------ Information supplied ------

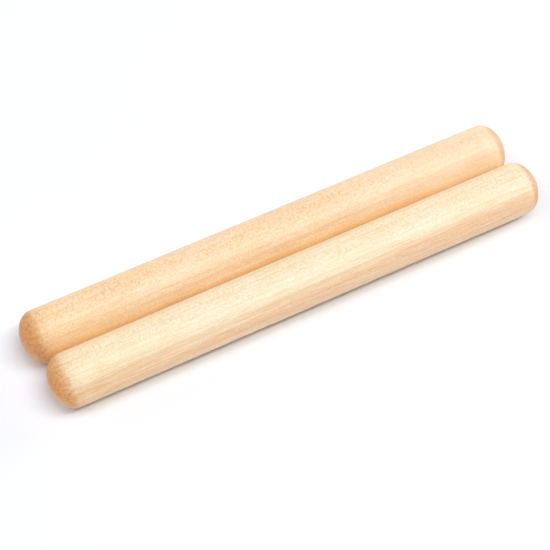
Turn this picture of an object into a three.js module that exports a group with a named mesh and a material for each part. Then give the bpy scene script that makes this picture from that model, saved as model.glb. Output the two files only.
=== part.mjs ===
// A pair of claves: two plain round sticks of solid maple with domed ends, lying side by side.
// Millimetres, +Z up. The sticks lie along X and rest on the surface at Z = 0.
import * as THREE from 'three';

// Driving dimensions
const stickLength = 200;
const stickDiameter = 20.7;
const domeDepth = 7.2; // how much of each end the rounding takes up
const endStagger = 2.2; // how far the striker clave sits towards +X of the struck clave
const restGap = 0.3; // clear space between the sticks where they lie together

// How finely the round shapes are cut
const sidesAround = 48; // a multiple of four, so that a flat side faces down and each way across
const stepsPerDome = 6;

// Worked out from the dimensions above
const stickRadius = stickDiameter / 2;
const axisSpacing = stickDiameter + restGap;
const halfSide = Math.PI / sidesAround; // half the angle that one flat side covers
const cornerRadius = stickRadius / Math.cos(halfSide); // so that the flats lie at the stick's radius

// Outline of one stick from its lower tip to its upper tip: each dome is half of an ellipse.
function stickOutline() {
  const domeBase = stickLength / 2 - domeDepth;
  const outline = [];
  for (let step = 0; step <= stepsPerDome; step++) {
    const angle = (step / stepsPerDome) * Math.PI / 2;
    const radius = step === 0 ? 0 : cornerRadius * Math.sin(angle);
    outline.push(new THREE.Vector2(radius, -domeBase - domeDepth * Math.cos(angle)));
  }
  for (let step = stepsPerDome; step >= 0; step--) {
    const lower = outline[step];
    outline.push(new THREE.Vector2(lower.x, -lower.y));
  }
  return outline;
}

// One solid stick, turned on its axis and laid along X.
function makeClave(name, material) {
  const shape = new THREE.LatheGeometry(stickOutline(), sidesAround, halfSide);
  const clave = new THREE.Mesh(shape, material);
  clave.name = name;
  clave.rotation.z = -Math.PI / 2; // the turning axis goes from Y to X
  clave.position.z = stickRadius;
  return clave;
}

const paleMaple = new THREE.MeshStandardMaterial({
  color: 0xf6dfbc,
  roughness: 0.55,
  metalness: 0,
});

const warmMaple = new THREE.MeshStandardMaterial({
  color: 0xf3d5a6,
  roughness: 0.55,
  metalness: 0,
});

// The struck clave is the one that lies still in the cupped hand.
const struckClave = makeClave('struck_clave', warmMaple);
struckClave.position.x = -endStagger / 2;
struckClave.position.y = axisSpacing / 2;

// The striker clave is the one that is lifted and tapped against it.
const strikerClave = makeClave('striker_clave', paleMaple);
strikerClave.position.x = endStagger / 2;
strikerClave.position.y = -axisSpacing / 2;

const claves = new THREE.Group();
claves.add(struckClave);
claves.add(strikerClave);

export default claves;
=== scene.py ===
import bpy
import bmesh
import math
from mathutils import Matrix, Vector, noise


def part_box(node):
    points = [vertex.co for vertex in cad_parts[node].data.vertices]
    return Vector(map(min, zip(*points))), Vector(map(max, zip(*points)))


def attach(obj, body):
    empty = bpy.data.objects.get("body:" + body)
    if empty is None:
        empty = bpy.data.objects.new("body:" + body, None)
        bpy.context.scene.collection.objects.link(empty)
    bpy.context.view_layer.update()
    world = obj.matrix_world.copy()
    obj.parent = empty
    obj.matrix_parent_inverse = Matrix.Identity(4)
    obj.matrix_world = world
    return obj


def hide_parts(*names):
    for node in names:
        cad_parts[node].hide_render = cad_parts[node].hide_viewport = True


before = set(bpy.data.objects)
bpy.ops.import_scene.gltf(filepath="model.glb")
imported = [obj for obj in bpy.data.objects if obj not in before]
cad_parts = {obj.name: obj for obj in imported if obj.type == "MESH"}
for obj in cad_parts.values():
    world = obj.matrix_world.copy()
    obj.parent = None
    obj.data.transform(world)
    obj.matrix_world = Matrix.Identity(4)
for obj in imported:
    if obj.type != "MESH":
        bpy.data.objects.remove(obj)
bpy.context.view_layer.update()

# Two loose sticks of turned maple lying side by side along X. Metres, +Z up, the floor at zero.
mm = 0.001


def addNode(tree, kind, **settings):
    node = tree.nodes.new("ShaderNode" + kind)
    for name, value in settings.items():
        setattr(node, name, value)
    return node


def feed(tree, socket, value):
    # a value is another node's output or a plain number or colour
    if isinstance(value, bpy.types.NodeSocket):
        tree.links.new(value, socket)
    else:
        socket.default_value = value


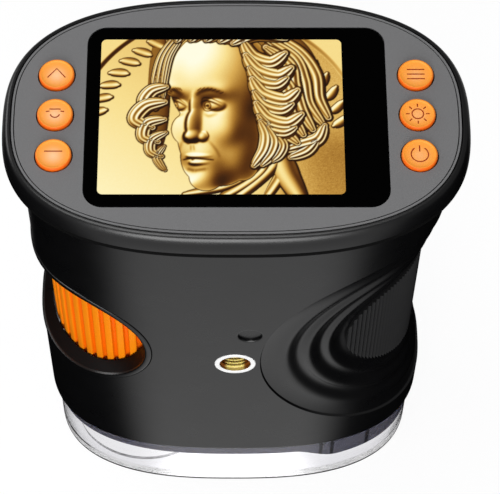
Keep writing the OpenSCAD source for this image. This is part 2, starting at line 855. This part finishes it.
module focus_wheel() {
    step = 360 / wheel_ribs;
    low = wheel_r - rib_depth;
    rib = [[low, -0.28], [wheel_r, -0.22], [wheel_r, 0.22], [low, 0.28]];
    outline = [for (i = [0:wheel_ribs - 1]) for (p = rib)
        let (a = (i + p[1]) * step) [p[0] * cos(a), p[0] * sin(a)]];
    color([1, 0.55, 0.1])
    at_optic_axis() difference() {
        translate([0, 0, wheel_z]) linear_extrude(wheel_h) polygon(outline);
        disc(wheel_bore_r, wheel_z - 1, wheel_top_z + 1);
        for (start = [90, 270]) cam_groove(start);
    }
}

module wheel_retainer() {
    top = wheel_z - axial_gap;
    color([0.15, 0.15, 0.15])
    at_optic_axis() ring(retainer_r, tube_foot_r + 0.05, top - retainer_h, top);
}

module lens_carrier() {
    color([0.13, 0.13, 0.13])
    at_optic_axis() difference() {
        disc(carrier_r, carrier_z, carrier_z + carrier_len);
        disc(barrel_r + lens_gap, carrier_z - 1, carrier_z + carrier_len + 1);
        rod_y(0, pin_z, cam_pin_r + 0.02, -far, far);
    }
}

module cam_pins() {
    color([0.72, 0.72, 0.74])
    at_optic_axis() {
        rod_y(0, pin_z, cam_pin_r, -pin_reach, -barrel_r - 0.1);
        rod_y(0, pin_z, cam_pin_r, barrel_r + 0.1, pin_reach);
    }
}

module lens_barrel() {
    color([0.08, 0.08, 0.08])
    at_optic_axis() difference() {
        disc(barrel_r, barrel_z, barrel_top_z);
        disc(lens_r + lens_gap, barrel_z - 1, front_lens_z + front_lens_t + 0.9);
        disc(lens_r - 1.2, barrel_z, rear_lens_z);
        disc(rear_lens_r + lens_gap, rear_lens_z, barrel_top_z + 1);
    }
}

// A lens with one bulging face and one flat face, its flat face at z
module lens(r, z, edge, crown) {
    big = (r * r + crown * crown) / (2 * crown);
    bulge = [for (k = [0:6]) let (x = r * (1 - k / 6)) [x, z + edge + crown - big + sqrt(big * big - x * x)]];
    rotate_extrude() polygon(concat([[0, z], [r, z]], bulge));
}

module lens_elements() {
    color([0.75, 0.85, 0.9, 0.4])
    at_optic_axis() {
        lens(lens_r, front_lens_z, front_lens_t, lens_crown);
        lens(rear_lens_r, rear_lens_z, rear_lens_t, lens_crown);
    }
}

module lens_retainer() {
    color([0.12, 0.12, 0.12])
    at_optic_axis() ring(lens_r, lens_r - 1.4, front_lens_z - 1.6, front_lens_z);
}

// ---------- Lamps and bottom cover ----------

module light_baffle() {
    top = tube_foot_z - 0.5;
    color([0.08, 0.08, 0.08])
    at_optic_axis() difference() {
        union() {
            disc(baffle_r, baffle_z, top);
            disc(baffle_r + 3, led_board_z + led_board_t, led_board_z + led_board_t + 1);
        }
        disc(baffle_r - baffle_wall - 0.8, baffle_z - 1, top);
        disc(baffle_r - baffle_wall, baffle_z + 0.6, top + 1);
    }
}

module cover_glass() {
    color([0.8, 0.9, 0.95, 0.3])
    at_optic_axis() disc(baffle_r - baffle_wall - 0.1, baffle_z + 0.6, baffle_z + 1.6);
}

module led_board() {
    color([0.9, 0.9, 0.88])
    at_optic_axis() ring(led_board_r, baffle_r + seat_gap, led_board_z, led_board_z + led_board_t);
}

module leds() {
    color([1, 0.95, 0.6])
    at_optic_axis() for (i = [0:lamp_count - 1]) rotate(360 * (i + 0.5) / lamp_count)
        translate([lamp_ring_r - 1.4, -1.75, led_board_z - led_h]) cube([2.8, 3.5, led_h]);
}

module light_diffuser() {
    color([0.95, 0.95, 0.95, 0.6])
    at_optic_axis() ring(diffuser_r, baffle_r + seat_gap, diffuser_z, diffuser_z + diffuser_t);
}

module bottom_cover() {
    color([0.14, 0.14, 0.15])
    difference() {
        union() {
            oval_prism(-shell_inner - seat_gap, base_h, cover_top_z);
            oval_tube(spigot_outer, spigot_outer + spigot_wall, base_h - spigot_h, base_h + 1);
            intersection() {
                oval_tube(spigot_outer, spigot_outer + spigot_wall, base_h - spigot_tab_h, base_h + 1);
                block(plate_w / 4, far, -far, far, 0, far);
            }
            at_optic_axis() disc(collar_r, base_h + eps, led_board_z + led_board_t);
        }
        at_optic_axis() {
            disc(diffuser_r - 0.6, base_h - 1, diffuser_z + 1);
            disc(diffuser_r + seat_gap, diffuser_z, led_board_z + 1);
            disc(led_board_r + seat_gap, led_board_z, led_board_z + led_board_t + 1);
        }
        cover_screw_places() {
            disc(screw_r + hole_gap, base_h - 1, cover_top_z + 1);
            disc(pan_head_r + seat_gap, base_h - 1, base_h + pan_head_h);
        }
    }
}

module cover_screws() {
    color([0.7, 0.7, 0.72])
    cover_screw_places() union() {
        disc(pan_head_r, base_h, base_h + pan_head_h);
        disc(screw_r, base_h + pan_head_h - eps, cover_top_z + cover_boss_h - 1);
    }
}

// ---------- Battery and base ----------

module battery_cell() {
    color([0.2, 0.4, 0.7])
    translate([cell_x, 0, 0]) union() {
        disc(cell_r, cell_z, cell_z + cell_len);
        disc(cell_tip_r, cell_z + cell_len - eps, cell_z + cell_len + cell_tip_h);
    }
}

module battery_cradle() {
    color([0.2, 0.2, 0.2])
    translate([cell_x, 0, 0]) difference() {
        disc(cradle_r, cover_top_z, deck_z);
        disc(cradle_r - cradle_wall, cradle_low_z, cradle_high_z);
        block(-6.5, 6.5, -far, 0, cover_top_z + 6, deck_z - 6);
        disc(1.5, cover_top_z - 1, deck_z + 1);
    }
}

module battery_contacts() {
    cone_z = cradle_low_z + contact_t - eps;
    color([0.8, 0.75, 0.6])
    translate([cell_x, 0, 0]) {
        union() {
            disc(contact_r, cradle_low_z, cradle_low_z + contact_t);
            translate([0, 0, cone_z]) cylinder(r1 = contact_r - 1, r2 = contact_tip_r, h = cell_z - cone_z);
        }
        union() {
            disc(contact_r, cradle_high_z - contact_t, cradle_high_z);
            disc(contact_tip_r, cell_z + cell_len + cell_tip_h, cradle_high_z - contact_t + eps);
        }
    }
}

module clear_base() {
    color([0.85, 0.9, 0.95, 0.3])
    difference() {
        oval_prism(-base_inset, 0, base_h);
        oval_prism(-base_inner, base_floor, base_h + 1);
        at_optic_axis() disc(view_hole_r, -1, base_floor + 1);
    }
}

top_cap();
face_plate();
screen_window();
screen_gasket();
lcd_panel();
lcd_frame();
lcd_flex();
button(-1, 1);  // button_up
button(-1, 0);  // button_capture
button(-1, -1);  // button_down
button(1, 1);  // button_menu
button(1, 0);  // button_light
button(1, -1);  // button_power
tact_switches();
main_board();
board_chips();
board_screws();
usb_port();
card_slot();
front_shell();
rear_shell();
shell_screws();
side_grip();
tripod_insert();
chassis_deck();
camera_board();
image_sensor();
camera_flex();
optics_tube();
tube_screws();
focus_wheel();
wheel_retainer();
lens_carrier();
cam_pins();
lens_barrel();
lens_elements();
lens_retainer();
light_baffle();
cover_glass();
led_board();
leds();
light_diffuser();
bottom_cover();
cover_screws();
battery_cell();
battery_cradle();
battery_contacts();
clear_base();
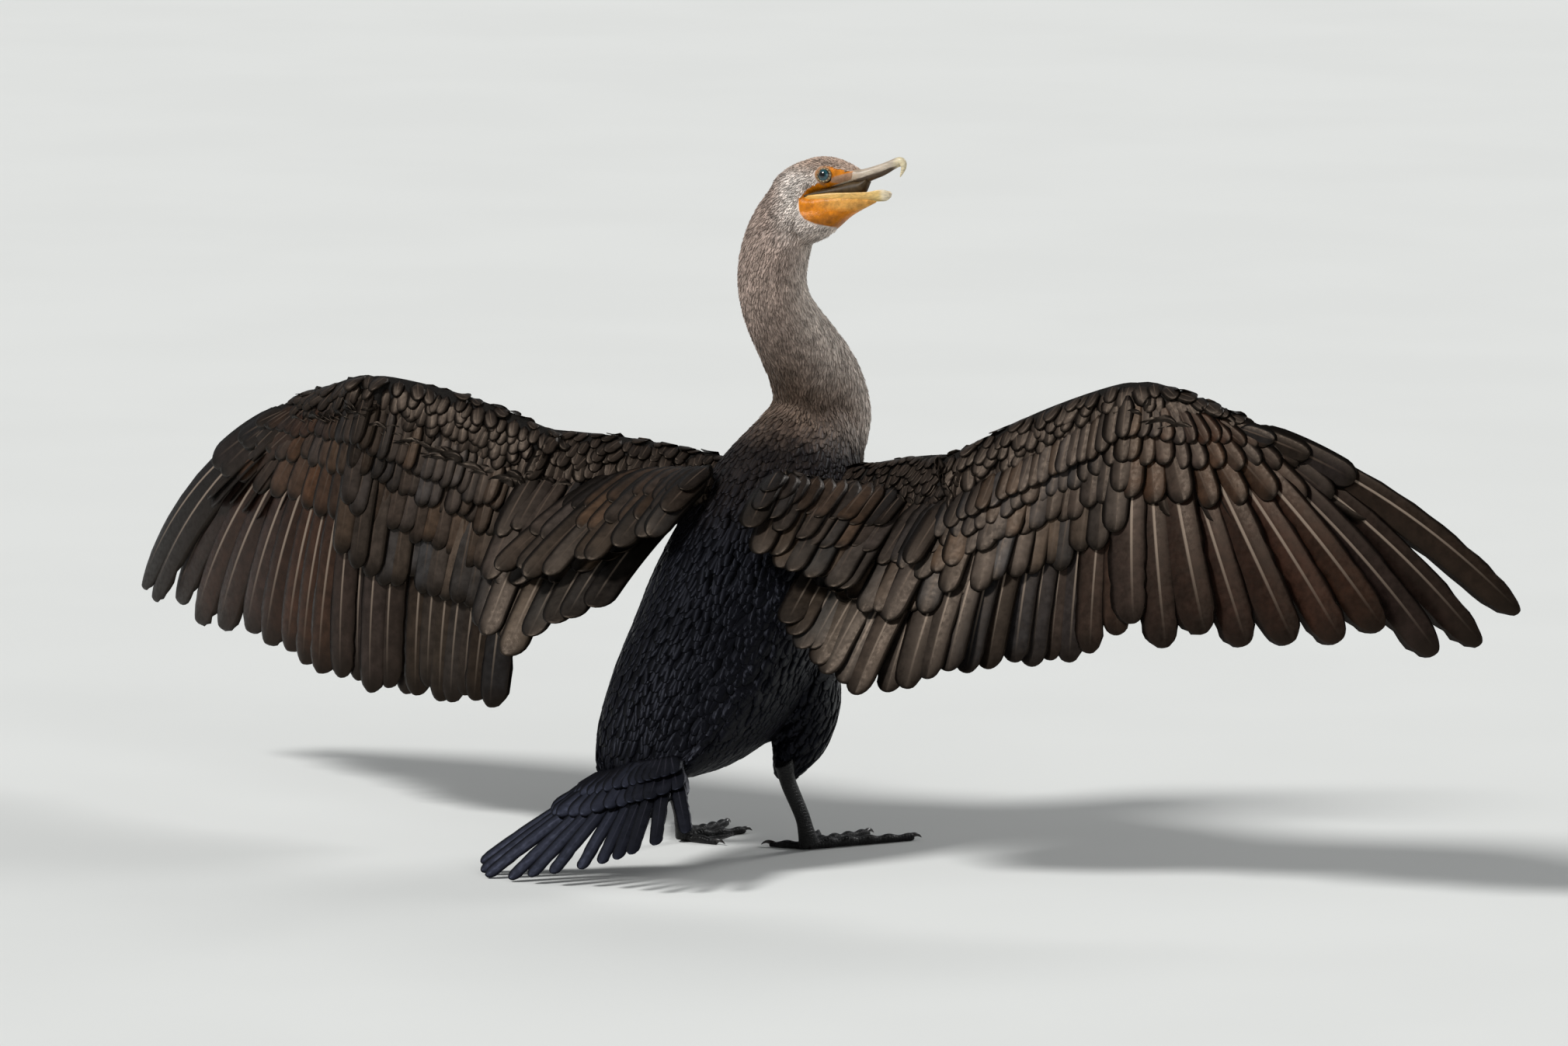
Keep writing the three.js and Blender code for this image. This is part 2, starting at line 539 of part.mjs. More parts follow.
// Wings.
function wingForms({ side, shoulder, elbow, wrist, hand, dorsal: faces, ...wing }) {
  const mix = (a, b, t) => a.clone().lerp(b, t);
  const dorsalAt = (t) => mix(faces.inner, faces.outer, THREE.MathUtils.clamp(t, 0, 1)).normalize();
  // A row of vanes from the bone ends towards the tips' curve, the outermost first. The spans say how far
  // out on the wing the row starts and ends, reach how much of the way to the tips it goes, and lift how
  // high it lies.
  function row({ count, from, to, tips, spans, reach = [1, 1], bow = 0, shape = COVERT_SHAPE, ...form }) {
    return Array.from({ length: count }, (_, i) => {
      const t = i / (count - 1);
      const dorsal = dorsalAt(THREE.MathUtils.lerp(spans[0], spans[1], t));
      const isInner = shape === FINGER_SHAPE && t >= 0.45; // only the outer half of the hand has fingers
      return vane(mix(from, to, t), along(tips, t), dorsal, {
        ...form,
        shape: isInner ? FLIGHT_SHAPE : shape,
        reach: THREE.MathUtils.lerp(reach[0], reach[1], t),
        bow: bow * (1 - t) ** 2,
        turn: side * SHINGLE,
        side,
      });
    });
  }
  // The fleshy leading edge along a run of bone places. The chord is how far it reaches fore and aft.
  function core(stations) {
    const rings = stations.map(({ place, span, chord, thick, back }, i) => {
      const before = stations[Math.max(i - 1, 0)].place;
      const run = stations[Math.min(i + 1, stations.length - 1)].place.clone().sub(before).normalize();
      const dorsal = dorsalAt(span);
      const up = dorsal.addScaledVector(run, -dorsal.dot(run)).normalize();
      const aft = run.clone().cross(up);
      if (aft.z > 0) aft.negate();
      const centre = place.clone().addScaledVector(aft, back).addScaledVector(up, 1.5);
      return oval(centre, aft, up, chord, thick, thick, 10);
    });
    return loft(rings);
  }
  const handRow = { from: hand, to: mix(wrist, hand, 0.06), tips: wing.primaryTips, spans: [1, 0.64] };
  const forearmStart = mix(wrist, elbow, 0.045);
  const forearmRow = { from: forearmStart, to: elbow, tips: wing.secondaryTips, spans: [0.6, 0.25] };
  const armEnds = { from: mix(elbow, shoulder, 0.06), to: mix(elbow, shoulder, 0.78) };
  const armRow = { ...armEnds, tips: wing.tertialTips, spans: [0.22, 0] };
  const bladeStart = at(side * SHOULDER_BLADE.x, SHOULDER_BLADE.y, SHOULDER_BLADE.z);
  const bladeEnd = at(side * BLADE_END.x, BLADE_END.y, BLADE_END.z);
  const backStart = mix(elbow, shoulder, 0.5);
  const backRow = { from: backStart, to: bladeEnd, tips: wing.scapularTips, spans: [0.1, 0] };
  return joined([
    core([
      { place: mix(wrist, hand, 0.03), span: 0.62, chord: 21, thick: 7.5, back: 2 },
      { place: mix(wrist, hand, 0.5), span: 0.8, chord: 15, thick: 6, back: 1 },
      { place: hand, span: 1, chord: 9, thick: 4.5, back: 0 },
      { place: mix(hand, wing.primaryTips[0], 0.16), span: 1, chord: 3, thick: 1.6, back: 0 },
    ]),
    core([
      { place: mix(wrist, elbow, 0.03), span: 0.62, chord: 23, thick: 7.5, back: 2 },
      { place: mix(wrist, elbow, 0.5), span: 0.42, chord: 28, thick: 8.5, back: -3 },
      { place: mix(wrist, elbow, 0.97), span: 0.26, chord: 29, thick: 8.5, back: -8 },
    ]),
    core([
      { place: mix(elbow, shoulder, 0.03), span: 0.24, chord: 29, thick: 8.5, back: -8 },
      { place: mix(elbow, shoulder, 0.4), span: 0.15, chord: 30, thick: 10, back: -9 },
      { place: mix(elbow, shoulder, 0.8), span: 0.06, chord: 30, thick: 13, back: -6 },
      { place: mix(elbow, shoulder, 1.12), span: 0, chord: 27, thick: 14, back: -4 },
    ]),
    core([
      { place: mix(elbow, shoulder, 0.7), span: 0.1, chord: 22, thick: 9, back: 2 },
      { place: bladeStart, span: 0, chord: 20, thick: 7, back: 2 },
      { place: bladeEnd, span: 0, chord: 15, thick: 5, back: 2 },
    ]),
    ...row({ ...handRow, count: PRIMARIES, outer: 9, inner: 19, shape: FINGER_SHAPE, bow: 0.06 }),
    ...row({ ...handRow, count: 7, reach: [0.4, 0.46], lift: 3.8, outer: 10, inner: 12, bow: 0.06 }),
    ...row({ ...forearmRow, count: SECONDARIES, outer: 8, inner: 12, shape: FLIGHT_SHAPE }),
    ...row({ ...forearmRow, count: 10, reach: [0.52, 0.54], lift: 3.8, outer: 10, inner: 10 }),
    ...row({ ...forearmRow, count: 9, reach: [0.3, 0.34], ahead: 0.04, lift: 7.4, outer: 10, inner: 10 }),
    ...row({ ...armRow, count: TERTIALS, outer: 11, inner: 13, shape: FLIGHT_SHAPE }),
    ...row({ ...backRow, count: SCAPULARS, outer: 11, inner: 11, lift: 7 }),
  ]);
}
for (const [name, wing] of Object.entries(WINGS)) {
  add("wing_" + name, wingForms(wing).subtract(trunkCut), FINISH.wingFeather);
}

// The frame's origin is the middle of the bird's box, on the ground.
const box = new THREE.Box3().setFromObject(bird);
const middle = box.getCenter(new THREE.Vector3());
bird.position.set(-middle.x, -middle.y, -box.min.z);

export default bird;
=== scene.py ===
"""A young double-crested cormorant drying its wings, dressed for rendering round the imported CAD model.

Lengths are worked out in millimetres in the bird's own frame (+Y the way it faces, +X its right, z = 0 the
ground, the origin midway between the heels) and turned into the model's frame in metres when a mesh is made.
"""
import math

import bmesh
import bpy
import numpy as np
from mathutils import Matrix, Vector, kdtree
from mathutils.bvhtree import BVHTree


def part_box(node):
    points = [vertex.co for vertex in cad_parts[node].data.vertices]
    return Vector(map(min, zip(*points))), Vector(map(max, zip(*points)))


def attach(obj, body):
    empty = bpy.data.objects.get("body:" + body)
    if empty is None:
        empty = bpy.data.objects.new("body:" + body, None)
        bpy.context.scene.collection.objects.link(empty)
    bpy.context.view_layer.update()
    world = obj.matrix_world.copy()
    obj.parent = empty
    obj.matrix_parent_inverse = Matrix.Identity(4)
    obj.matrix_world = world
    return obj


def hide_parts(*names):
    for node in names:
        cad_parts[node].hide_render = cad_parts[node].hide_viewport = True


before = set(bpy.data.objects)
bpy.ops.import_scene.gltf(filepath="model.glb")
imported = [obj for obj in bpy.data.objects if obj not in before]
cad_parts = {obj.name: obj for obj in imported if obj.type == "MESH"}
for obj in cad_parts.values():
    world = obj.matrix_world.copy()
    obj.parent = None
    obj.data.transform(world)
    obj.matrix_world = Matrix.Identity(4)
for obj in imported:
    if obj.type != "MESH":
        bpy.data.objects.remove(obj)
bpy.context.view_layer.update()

# Flesh: trunk, neck, skull, thighs and throat pouch, the soft parts, all under one skin with no seams. The
# skin is leather-like and lies inside the CAD solids by the depth of the coat that grows on it. It is made
# of closed oval forms that run into one another, melted into one surface and smoothed.

# The head looks back over the right shoulder, so its parts have a frame of their own: ahead of the eyes,
# out to the right cheek and up to the crown. The right eye's node tells where the bird stands in the model.
HEAD_AT = np.array([53.0, 44.0, 493.8])
YAW, PITCH, ROLL = np.radians([93.0, 3.5, 13.0])
EYE_OUT = 11.6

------

Task description: Print the records above verbatim from their first line to the line containing "const stepsPerDome = 6;", both included, and stop there.

Response:
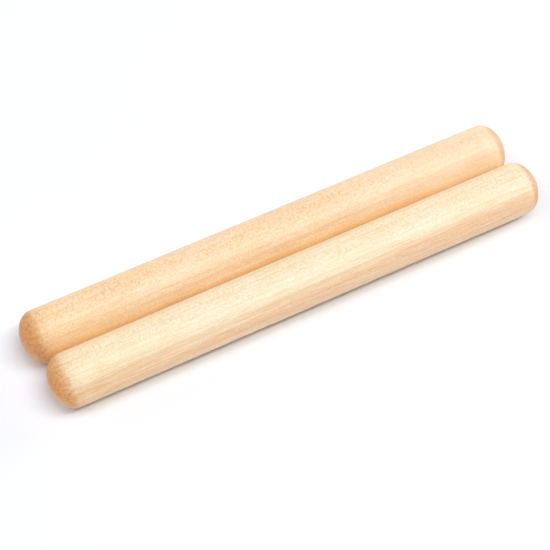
Turn this picture of an object into a three.js module that exports a group with a named mesh and a material for each part. Then give the bpy scene script that makes this picture from that model, saved as model.glb. Output the two files only.
=== part.mjs ===
// A pair of claves: two plain round sticks of solid maple with domed ends, lying side by side.
// Millimetres, +Z up. The sticks lie along X and rest on the surface at Z = 0.
import * as THREE from 'three';

// Driving dimensions
const stickLength = 200;
const stickDiameter = 20.7;
const domeDepth = 7.2; // how much of each end the rounding takes up
const endStagger = 2.2; // how far the striker clave sits towards +X of the struck clave
const restGap = 0.3; // clear space between the sticks where they lie together

// How finely the round shapes are cut
const sidesAround = 48; // a multiple of four, so that a flat side faces down and each way across
const stepsPerDome = 6;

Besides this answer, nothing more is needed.